Prima della sua elezione a presidente, Sarkozy aveva lavorato e non poco per ricucire lo strappo tra Parigi e Washington. Uno strappo verificatosi a metà febbraio del 2003 quando l'allora ministro degli esteri Dominique de Villepin aveva detto al Consiglio di Sicurezza dell'Onu che la guerra "non è ora giustificata", raccogliendo non pochi applausi e di fatto umiliando il suo collega americano Colin Powell. E proprio a quel momento, le patatine fritte servite al Congresso degli Stati Uniti, a Washington, vennero ribattezzate 'liberty fries', invece di 'french fries'.

Sarko è venuto recentemente a New York e a Washington, come vicepremier del governo Villepin: l'11 settembre scorso per commemorare gli attacchi contro le Torri Gemelle e il Pentagono. Ha colpito in modo particolare la sua visita alla Casa Bianca, con Bush che a sorpresa lo ha ricevuto per oltre mezz'ora. L'allora ministro dell'interno aveva definito la rottura sull'Iraq "la crisi più grave dopo la partenza delle forse Usa dalle basi Nato in Francia" dicendosi pronto a fare di tutto per ricucire lo strappo.
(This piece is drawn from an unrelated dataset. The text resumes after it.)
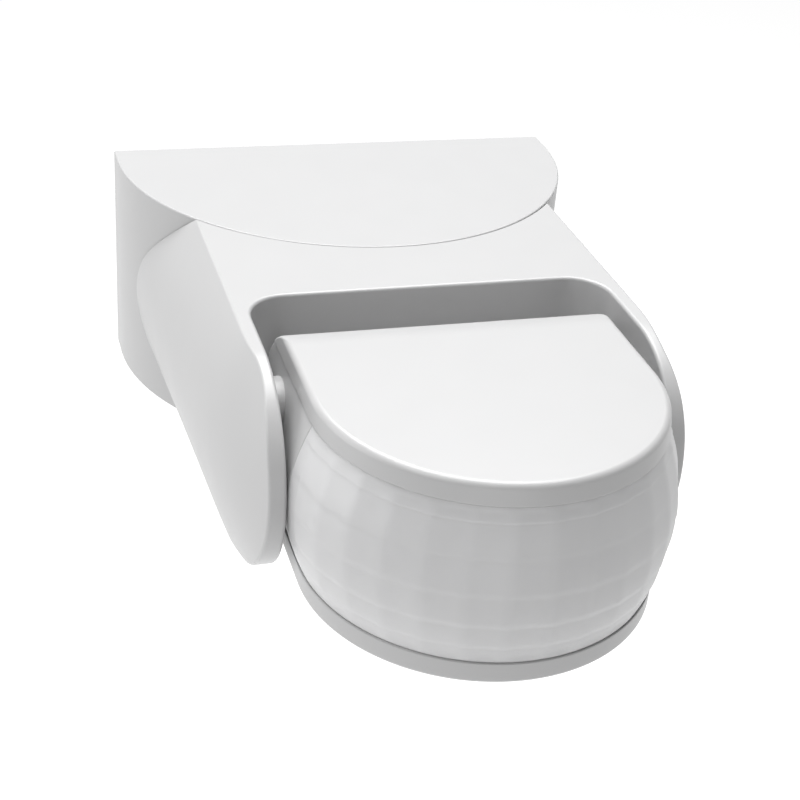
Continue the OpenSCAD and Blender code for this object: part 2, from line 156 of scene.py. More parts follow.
# ---------------------------------------------------------------- geometry helpers


def lerp(a, b, t):
    return a + (b - a) * t


def ease(t):
    t = max(0.0, min(1.0, t))
    return (1 - math.cos(math.pi * t)) / 2


def spread(a, b, count):
    return [lerp(a, b, i / count) for i in range(count + 1)]


def arc_rise(rise, half_chord, offset):
    radius = (half_chord ** 2 + rise ** 2) / (2 * rise)
    return math.sqrt(max(0.0, radius ** 2 - offset ** 2)) - (radius - rise)


def turn_angles(start, stop, count):
    return [math.radians(a) for a in spread(start, stop, count)]


class Shape:
    """A mesh being put together from grids and flat faces, with shared points merged."""

    def __init__(self):
        self.points = []
        self.faces = []
        self.index = {}

    def point(self, p):
        key = (round(p[0], 4), round(p[1], 4), round(p[2], 4))
        if key not in self.index:
            self.index[key] = len(self.points)
            self.points.append((p[0] * MM, -p[1] * MM, p[2] * MM))
        return self.index[key]

    def face(self, points):
        ids = []
        for p in points:
            i = self.point(p)
            if i not in ids:
                ids.append(i)
        if len(ids) > 2:
            self.faces.append(ids)

    def grid(self, rows, closed=False):
        for low, high in zip(rows, rows[1:]):
            count = len(low)
            for k in range(count if closed else count - 1):
                n = (k + 1) % count
                self.face([low[k], low[n], high[n], high[k]])

    def mesh(self, name):
        mesh = bpy.data.meshes.new(name)
        mesh.from_pydata(self.points, [], self.faces)
        bm = bmesh.new()
        bm.from_mesh(mesh)
        bmesh.ops.recalc_face_normals(bm, faces=bm.faces)
        bm.to_mesh(mesh)
        bm.free()
        mesh.update()
        return mesh


def to_object(shape, name):
    obj = bpy.data.objects.new(name, shape.mesh(name))
    bpy.context.scene.collection.objects.link(obj)
    return obj


def modify(obj, kind, **settings):
    modifier = obj.modifiers.new(kind.lower(), kind)
    for key, value in settings.items():
        setattr(modifier, key, value)
    return modifier


def applied(obj):
    graph = bpy.context.evaluated_depsgraph_get()
    mesh = bpy.data.meshes.new_from_object(obj.evaluated_get(graph))
    obj.modifiers.clear()
    obj.data = mesh
    return obj


def cut(obj, *cutters):
    for cutter in cutters:
        modify(obj, "BOOLEAN", operation="DIFFERENCE", solver="EXACT", object=cutter)
        applied(obj)
        bpy.data.objects.remove(cutter)
    return obj


def joined(obj, *others):
    for other in others:
        modify(obj, "BOOLEAN", operation="UNION", solver="EXACT", object=other)
        applied(obj)
        bpy.data.objects.remove(other)
    return obj


def smooth(obj, angle=32):
    mesh = obj.data
    mesh.polygons.foreach_set("use_smooth", [True] * len(mesh.polygons))
    mesh.set_sharp_from_angle(angle=math.radians(angle))
    modify(obj, "WEIGHTED_NORMAL", keep_sharp=True, weight=80)
    return obj


def finish_piece(obj, body, material, nodes):
    smooth(obj)
    obj.data.materials.clear()
    obj.data.materials.append(material)
    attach(obj, body)
    if nodes:
        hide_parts(*nodes)
    return obj


def round_levels(low, high, low_fillet, high_fillet, steps, middle):
    """Height and inset of each level of an upright solid with rounded bottom and top edges."""
    levels = []
    for a in turn_angles(0, 90, steps):
        inset = low_fillet * (1 - math.sin(a))
        levels.append((low + low_fillet * (1 - math.cos(a)), inset))
    for z in spread(low + low_fillet, high - high_fillet, middle)[1:-1]:
        levels.append((z, 0.0))
    for a in turn_angles(0, 90, steps):
        inset = high_fillet * (1 - math.cos(a))
        levels.append((high - high_fillet * (1 - math.sin(a)), inset))
    return levels


def stacked(loop, levels):
    """Closed solid: the loop at each level, with flat faces over the first and last."""
    shape = Shape()
    rows = [loop(z, inset) for z, inset in levels]
    shape.grid(rows, closed=True)
    shape.face(rows[0])
    shape.face(rows[-1])
    return shape


def disc_loop(x, d, radius, count=48):
    def loop(z, inset):
        r = radius - inset
        return [
            (x + r * math.cos(a), d + r * math.sin(a), z)
            for a in turn_angles(0, 360 - 360 / count, count - 1)
        ]

    return loop


def rod(name, x, d, radius, low, high):
    """Upright cylinder."""
    levels = [(low, 0.0), (high, 0.0)]
    return to_object(stacked(disc_loop(x, d, radius), levels), name)


def turned(name, sections, centre, count=64):
    """Solid of revolution from (x, radius) pairs, about the line along x through centre."""
    shape = Shape()
    rows = []
    for x, radius in sections:
        row = []
        for a in turn_angles(0, 360 - 360 / count, count - 1):
            row.append((x, centre[0] + radius * math.cos(a), centre[1] + radius * math.sin(a)))
        rows.append(row)
    shape.grid(rows, closed=True)
    shape.face(rows[0])
    shape.face(rows[-1])
    return to_object(shape, name)


# ---------------------------------------------------------------- arm


def arm_half(d, z):
    edge = ARM_HW - 1.2 * ease((d - 70) / 14)
    middle = ARM_HW + ARM_BULGE - 0.064 * max(0, d - 20) - 0.0037 * max(0, d - 63) ** 2
    return edge + arc_rise(middle - edge, TOP, z)


def back_distance(x):
    return BASE_SIDE + math.sqrt(ARM_BACK_R ** 2 - x ** 2)


def side_start(z):
    """Distance from the wall at which the arm's side meets its concave back."""
    d = 20.0
    for _ in range(30):
        d = lerp(d, back_distance(arm_half(d, z)), 0.6)
    return d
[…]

La frase aveva spinto in particolare il leader socialista Laurent Fabius a definire Sarkozy "il barboncino di Bush". Ma é vero che anche il più tranquillo dei cani può mordere ed è anche vero che Sarko aveva visto anche Barack Obama, il senatore nero dell'Illinois, lanciatissimo verso la Casa Bianca.